The Cheney politics ran into the same sort of dislocation, since earlier, a noted left-of-center but respect jurist named Alan Dershowitz said he was leaving his Party after being “disgusted” by the anti-Zionist/pro-Hamas sentiment at the recent DNC. He summed up some sentiment in the air when he said: “I am no longer a Democrat. I am an Independent.”

That summed up some of our opinions about the other big party, so that is what we are calling ourselves in a new sort of arrangement. We will see if the campaign goes along with things on the interstate, since the newest Big Debate is supposed to happen on Tuesday. There is some excitement about the details on that, but there are literally dozens of hours before we have to worry about it.

We expect the lanes may close on that thing before anyone gets hurt, though it is still a Debate matter under public discussion.

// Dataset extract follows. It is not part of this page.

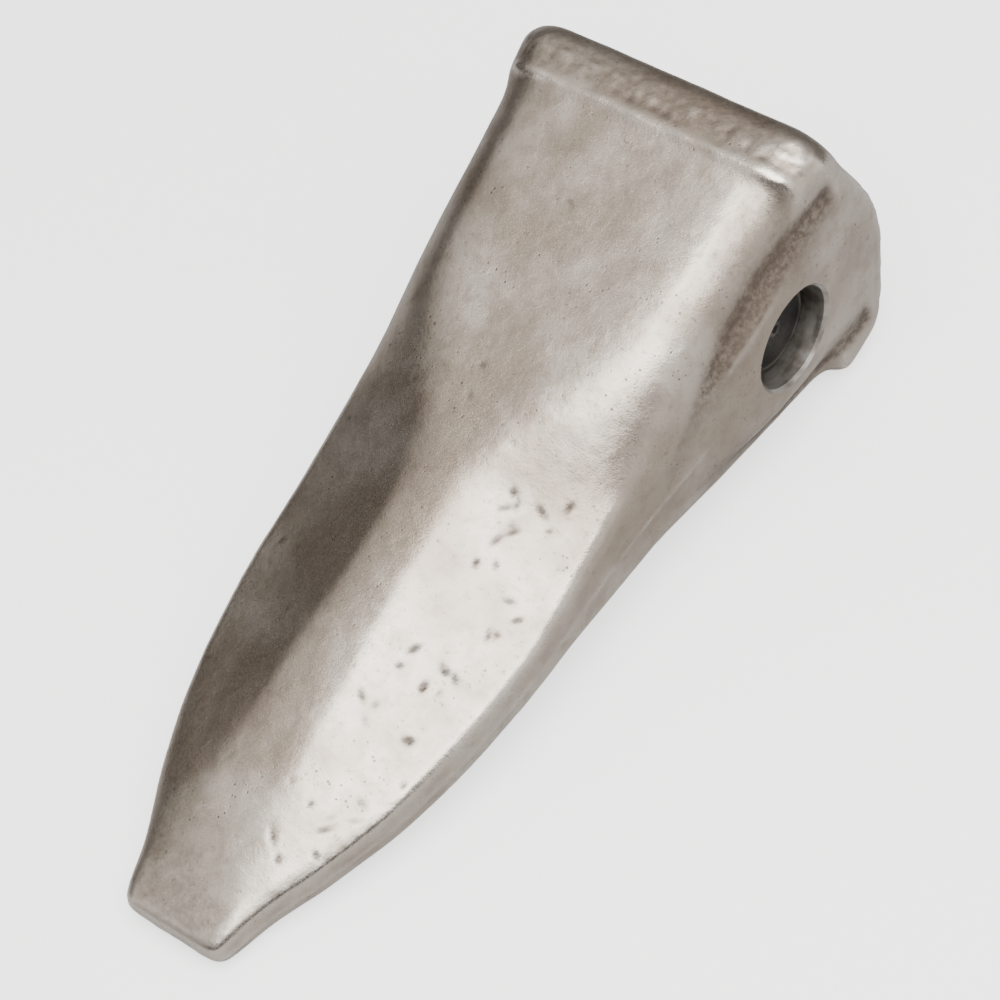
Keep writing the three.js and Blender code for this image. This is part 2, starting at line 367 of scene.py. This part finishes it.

You can see the topics had some of us thirsty, and looking for something refreshing to take our minds off the campaign. Then were heard that the Japanese company that owns the uniquely American 7-Eleven convenience store alongside most of our highways just turned down a $38.5 billion buy-out offer from Canada’s Quebec-based company “Alimentation Couche-Tard.”

Our High-School French is now mangled with Spanglish, but in our recollection “couche-tard” means “those who go to bed late,” similar to our term “night owl.” Targeting is more difficult after dark for many snipers, so it is appropriate. But we have no idea where to stop for a twelve-pack if we are headed to Berea and might have to stop for a while on the road.

These days, planning and a certain level of alertness are helpful in travel, politics and suds.

We have thoughts about fashion to go with it, but the suds and duds thing has been done, you know?